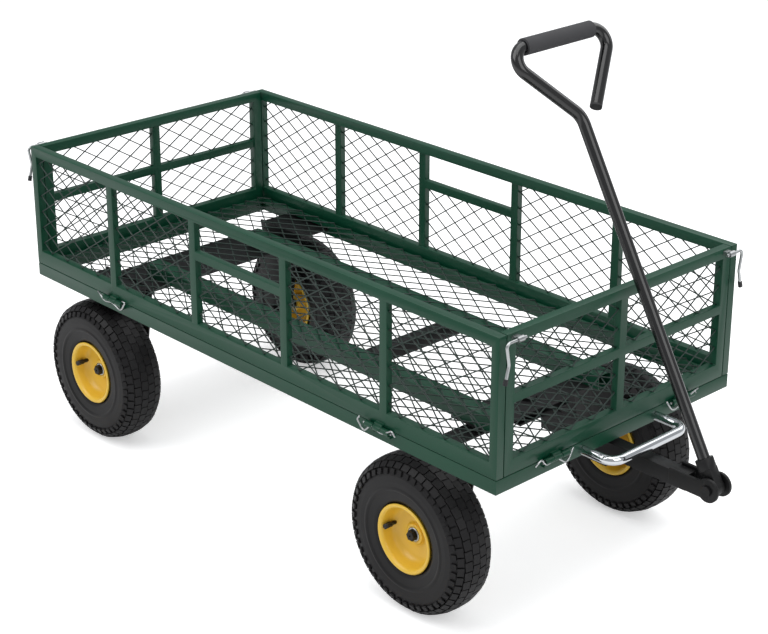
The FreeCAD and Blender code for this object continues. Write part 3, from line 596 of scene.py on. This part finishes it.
class CART_OT_rims(bpy.types.Operator):
    """Press the rims, with their hubs, washers, nuts and valves"""
    bl_idname = "cart.rims"
    bl_label = "Rims and hubs"

    # Closed sections, as radius and reach in millimetres. The rim's goes round the hub, the pressed bowl, the
    # outer lip, the well, the inner lip and back along the bowl.
    RIM = [(9, 13), (16.2, 13), (17, 12.2), (17, 6.4), (22, 6.2), (30, 6.8), (38, 8.4), (43, 11), (46.6, 15.4),
           (48.4, 21), (49.2, 30), (50.4, 34), (53, 36.6), (56, 37), (57.6, 35.6), (57.2, 33.8), (54.4, 33.4),
           (52, 31), (51.4, 26), (51.4, -26), (52, -31), (54.4, -33.4), (57.2, -33.8), (57.6, -35.6),
           (56, -37), (53, -36.6), (50.4, -34), (49.4, -30), (49, 3), (45, 5.5), (36, 4), (28, 3),
           (17, 2.6), (17, -26.4), (16.4, -27), (9, -27)]
    WASHER = [(8.2, 13), (12, 13), (12, 14.6), (8.2, 14.6)]
    NUT = [(2, 14.7), (9, 14.7), (9, 20.6), (8, 22), (2, 22)]

    # The valve: where it leaves the rim, its length and the radii of its stem and its cap.
    VALVE_BACK, VALVE_OUT, VALVE_UP, VALVE_LENGTH = 43.5 * MM, 11 * MM, 3.5 * MM, 21 * MM
    STEM, CAP = 3.2 * MM, 4.3 * MM

    def turned(self, section, centre, side, **options):
        return lathe([(r * MM, y * MM) for r, y in section], centre, side, **options)

    def valve(self, centre, side):
        foot = centre + Vector((-self.VALVE_BACK, side * self.VALVE_OUT, self.VALVE_UP))
        tip = foot + Vector((0, side * self.VALVE_LENGTH, 0))
        stem = tube([foot, foot.lerp(tip, 0.5), tip], self.STEM)
        cap = tube([foot.lerp(tip, 0.45), foot.lerp(tip, 0.7), tip + (tip - foot) * 0.1], self.CAP)
        return joined([stem, cap])

    def execute(self, context):
        for name in WHEELS:
            body = "wheel_" + name
            centre, side = wheel_frame(name)
            rim = self.turned(self.RIM, centre, side)
            new_object("pressed_rim_" + name, rim, finish("yellow"), body, ["rim_" + name])
            washer = self.turned(self.WASHER, centre, side, steps=40)
            new_object("washer_" + name, washer, finish("zinc"), body)
            nut = self.turned(self.NUT, centre, side, steps=6)
            new_object("axle_nut_" + name, nut, finish("black"), body, smooth=False)
            valve = self.valve(centre, side)
            new_object("valve_" + name, valve, finish("vinyl"), body)
        return {"FINISHED"}


# ---------------------------------------------------------------- trim
class CART_OT_hinge_clips(bpy.types.Operator):
    """Bend the zigzag spring clips that keep the hinge pins in"""
    bl_idname = "cart.hinge_clips"
    bl_label = "Hinge clips"

    WIRE = 1.5 * MM
    GAP = 0.4 * MM

    # In millimetres: the clips' distance from the bed's middle on the long and short edges, and each clip's
    # bends, along the edge and up from its hinge pin.
    LONG_SPREAD, SHORT_SPREAD = 342, 147
    LONG_FRONT = [(-37, 11), (-43, 4), (-28, -12), (-11, 5), (12, -3), (34, 11), (42, 3)]
    LONG_REAR = [(-41, 10), (-22, -4), (1, 1), (26, -9), (40, 11), (32, 12)]
    SHORT_RIGHT = [(-50, 4), (-37, 12), (-26, -2), (-4, 4), (19, -14), (33, 8)]
    SHORT_LEFT = [(-45, 11), (-28, -11), (15, 4), (33, 10)]

    def execute(self, context):
        low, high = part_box("bed_hinge_knuckles")
        middle = (low + high) / 2
        reach = (high - low) / 2
        meshes = []
        for way in (1, -1):
            face = middle.y + way * (reach.y - self.WIRE - self.GAP)
            for sign, shape in ((1, self.LONG_FRONT), (-1, self.LONG_REAR)):
                start = sign * self.LONG_SPREAD
                bends = [(middle.x + (start + u) * MM, face, middle.z + v * MM) for u, v in shape]
                meshes.append(tube(bends, self.WIRE))
            face = middle.x + way * (reach.x - self.WIRE - self.GAP)
            for sign, shape in ((-1, self.SHORT_RIGHT), (1, self.SHORT_LEFT)):
                start = sign * self.SHORT_SPREAD
                bends = [(face, middle.y + (start + u) * MM, middle.z + v * MM) for u, v in shape]
                meshes.append(tube(bends, self.WIRE))
        new_object("hinge_clips", joined(meshes), finish("zinc"), "bed")
        return {"FINISHED"}


class CART_OT_finishes(bpy.types.Operator):
    """Give every welded, bent and turned part its own finish"""
    bl_idname = "cart.finishes"
    bl_label = "Finishes"

    GLOSSY = ("handle_tube", "handle_socket")

    def execute(self, context):
        for name, part in frame["nodes"].items():
            key = "gloss" if name in self.GLOSSY else FINISH_OF_SLOT[SLOT_OF[name]]
            part.data.materials.clear()
            part.data.materials.append(finish(key))
        return {"FINISHED"}


# ---------------------------------------------------------------- stage
class CART_OT_stage(bpy.types.Operator):
    """Set the floor, the soft lights and the camera"""
    bl_idname = "cart.stage"
    bl_label = "Stage"

    # Metres, watts and degrees. Each lamp is a square softbox: its place, its width and its power.
    FLOOR_REACH = 30
    LAMPS = (((-1.2, -2.6, 3.2), 3.0, 62), ((3.0, -0.4, 2.4), 2.4, 30), ((0.2, 2.6, 2.8), 3.0, 36),
             ((0.0, 0.0, 4.2), 3.4, 62))
    LAMP_AIM = (0, 0, 0.3)
    ROOM_COLOUR, ROOM_STRENGTH = "#EDEFF2", 0.5
    CAMERA_PLACE = (2.1583, -2.0422, 1.5978)
    CAMERA_TURN, CAMERA_FALL, CAMERA_ROLL = 46.184, 21.51, 0.339
    SENSOR, LENS, SHIFT_X, SHIFT_Y = 36, 89.49, -0.0342, -0.0725

    def execute(self, context):
        settings = context.scene.cart_stage
        self.floor(settings)
        self.world()
        for place, size, power in self.LAMPS:
            self.lamp(place, size, power * settings.light)
        self.camera()
        context.scene.view_settings.view_transform = "Standard"
        return {"FINISHED"}

    def floor(self, settings):
        work = bmesh.new()
        bmesh.ops.create_grid(work, x_segments=1, y_segments=1, size=self.FLOOR_REACH)
        floor = bpy.data.objects.new("floor", mesh_from(work))
        bpy.context.scene.collection.objects.link(floor)
        material = bpy.data.materials.new("pale_floor")
        material.use_nodes = True
        tree = material.node_tree
        tree.nodes.clear()
        seen = add(tree, "ShaderNodeLightPath").outputs["Is Camera Ray"]
        matt = add(tree, "ShaderNodeBsdfDiffuse", inputs={"Color": (*settings.floor, 1)})
        glow = add(tree, "ShaderNodeEmission", inputs={
            "Color": (*settings.floor, 1), "Strength": maths(tree, "MULTIPLY", seen, settings.glow)})
        both = add(tree, "ShaderNodeAddShader", inputs={0: matt.outputs[0], 1: glow.outputs[0]})
        add(tree, "ShaderNodeOutputMaterial", inputs={"Surface": both.outputs[0]})
        floor.data.materials.append(material)

    def world(self):
        world = bpy.data.worlds.new("studio")
        world.use_nodes = True
        tree = world.node_tree
        tree.nodes.clear()
        seen = add(tree, "ShaderNodeLightPath").outputs["Is Camera Ray"]
        room = add(tree, "ShaderNodeBackground", inputs={
            "Color": linear(self.ROOM_COLOUR), "Strength": self.ROOM_STRENGTH})
        white = add(tree, "ShaderNodeBackground", inputs={"Color": (1, 1, 1, 1), "Strength": 1.0})
        either = add(tree, "ShaderNodeMixShader", inputs={0: seen, 1: room.outputs[0], 2: white.outputs[0]})
        add(tree, "ShaderNodeOutputWorld", inputs={"Surface": either.outputs[0]})
        bpy.context.scene.world = world

    def lamp(self, place, size, power):
        light = bpy.data.lights.new("softbox", "AREA")
        light.size = size
        light.energy = power
        lamp = bpy.data.objects.new("softbox", light)
        lamp.location = place
        aim = Vector(self.LAMP_AIM) - Vector(place)
        lamp.rotation_euler = aim.to_track_quat("-Z", "Y").to_euler()
        bpy.context.scene.collection.objects.link(lamp)

    def camera(self):
        turned = math.radians(self.CAMERA_TURN)
        fall, roll = math.radians(self.CAMERA_FALL), math.radians(self.CAMERA_ROLL)
        ahead = Vector((-math.sin(turned) * math.cos(fall), math.cos(turned) * math.cos(fall), -math.sin(fall)))
        level = Vector((math.cos(turned), math.sin(turned), 0))
        over = level.cross(ahead)
        right = level * math.cos(roll) + over * math.sin(roll)
        up = over * math.cos(roll) - level * math.sin(roll)
        data = bpy.data.cameras.new("camera")
        data.sensor_width = self.SENSOR
        data.lens = self.LENS
        data.shift_x, data.shift_y = self.SHIFT_X, self.SHIFT_Y
        camera = bpy.data.objects.new("camera", data)
        turn = Matrix((right, up, -ahead)).transposed().to_4x4()
        camera.matrix_world = Matrix.Translation(self.CAMERA_PLACE) @ turn
        bpy.context.scene.collection.objects.link(camera)
        bpy.context.scene.camera = camera


class CART_PT_panel(bpy.types.Panel):
    """Lists the cart's sizes and steps"""
    bl_label = "Garden cart"
    bl_idname = "CART_PT_panel"
    bl_space_type = "VIEW_3D"
    bl_region_type = "UI"
    bl_category = "Cart"

    def draw(self, context):
        scene = context.scene
        for group in (scene.cart_frames, scene.cart_mesh, scene.cart_tyres, scene.cart_stage):
            for name in group.__annotations__:
                self.layout.prop(group, name)
        for step in STEPS:
            self.layout.operator(step.bl_idname)


STEPS = (CART_OT_finishes, CART_OT_welded_frames, CART_OT_wire_mesh, CART_OT_tyres, CART_OT_rims,
         CART_OT_hinge_clips, CART_OT_stage)
GROUPS = {"cart_frames": CartFrameSizes, "cart_mesh": CartMeshSizes, "cart_tyres": CartTyreSizes,
          "cart_stage": CartStageSettings}


def register():
    for kind in (*GROUPS.values(), *STEPS, CART_PT_panel):
        bpy.utils.register_class(kind)
    for name, kind in GROUPS.items():
        setattr(bpy.types.Scene, name, PointerProperty(type=kind))


def unregister():
    for name in GROUPS:
        delattr(bpy.types.Scene, name)
    for kind in reversed((*GROUPS.values(), *STEPS, CART_PT_panel)):
        bpy.utils.unregister_class(kind)


def main():
    register()
    for step in STEPS:
        family, name = step.bl_idname.split(".")
        getattr(getattr(bpy.ops, family), name)()


if __name__ == "__main__":
    main()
+ + + + +
• _Instructions for the task_
Return a word-for-word copy of the lines from the beginning of the listing to the line holding "22), (2, 22)]", both kept.

• _Reply_
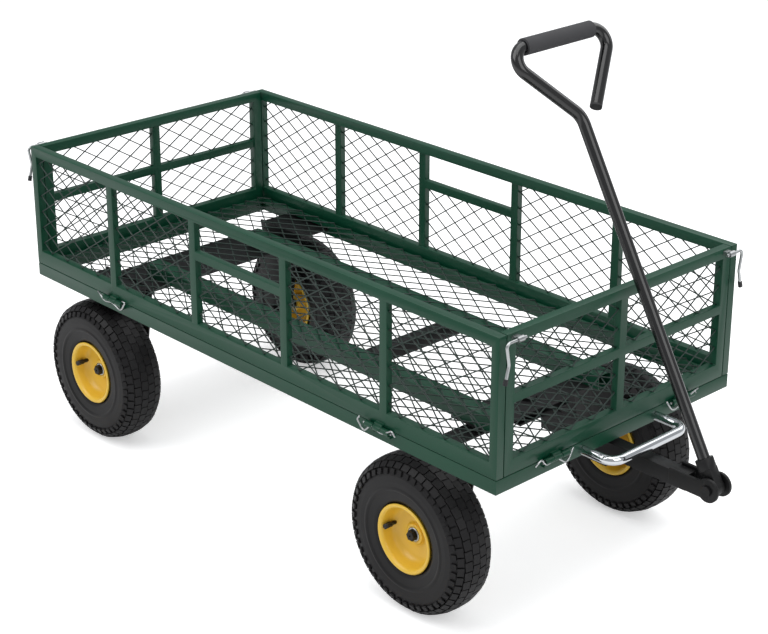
The FreeCAD and Blender code for this object continues. Write part 3, from line 596 of scene.py on. This part finishes it.
class CART_OT_rims(bpy.types.Operator):
    """Press the rims, with their hubs, washers, nuts and valves"""
    bl_idname = "cart.rims"
    bl_label = "Rims and hubs"

    # Closed sections, as radius and reach in millimetres. The rim's goes round the hub, the pressed bowl, the
    # outer lip, the well, the inner lip and back along the bowl.
    RIM = [(9, 13), (16.2, 13), (17, 12.2), (17, 6.4), (22, 6.2), (30, 6.8), (38, 8.4), (43, 11), (46.6, 15.4),
           (48.4, 21), (49.2, 30), (50.4, 34), (53, 36.6), (56, 37), (57.6, 35.6), (57.2, 33.8), (54.4, 33.4),
           (52, 31), (51.4, 26), (51.4, -26), (52, -31), (54.4, -33.4), (57.2, -33.8), (57.6, -35.6),
           (56, -37), (53, -36.6), (50.4, -34), (49.4, -30), (49, 3), (45, 5.5), (36, 4), (28, 3),
           (17, 2.6), (17, -26.4), (16.4, -27), (9, -27)]
    WASHER = [(8.2, 13), (12, 13), (12, 14.6), (8.2, 14.6)]
    NUT = [(2, 14.7), (9, 14.7), (9, 20.6), (8, 22), (2, 22)]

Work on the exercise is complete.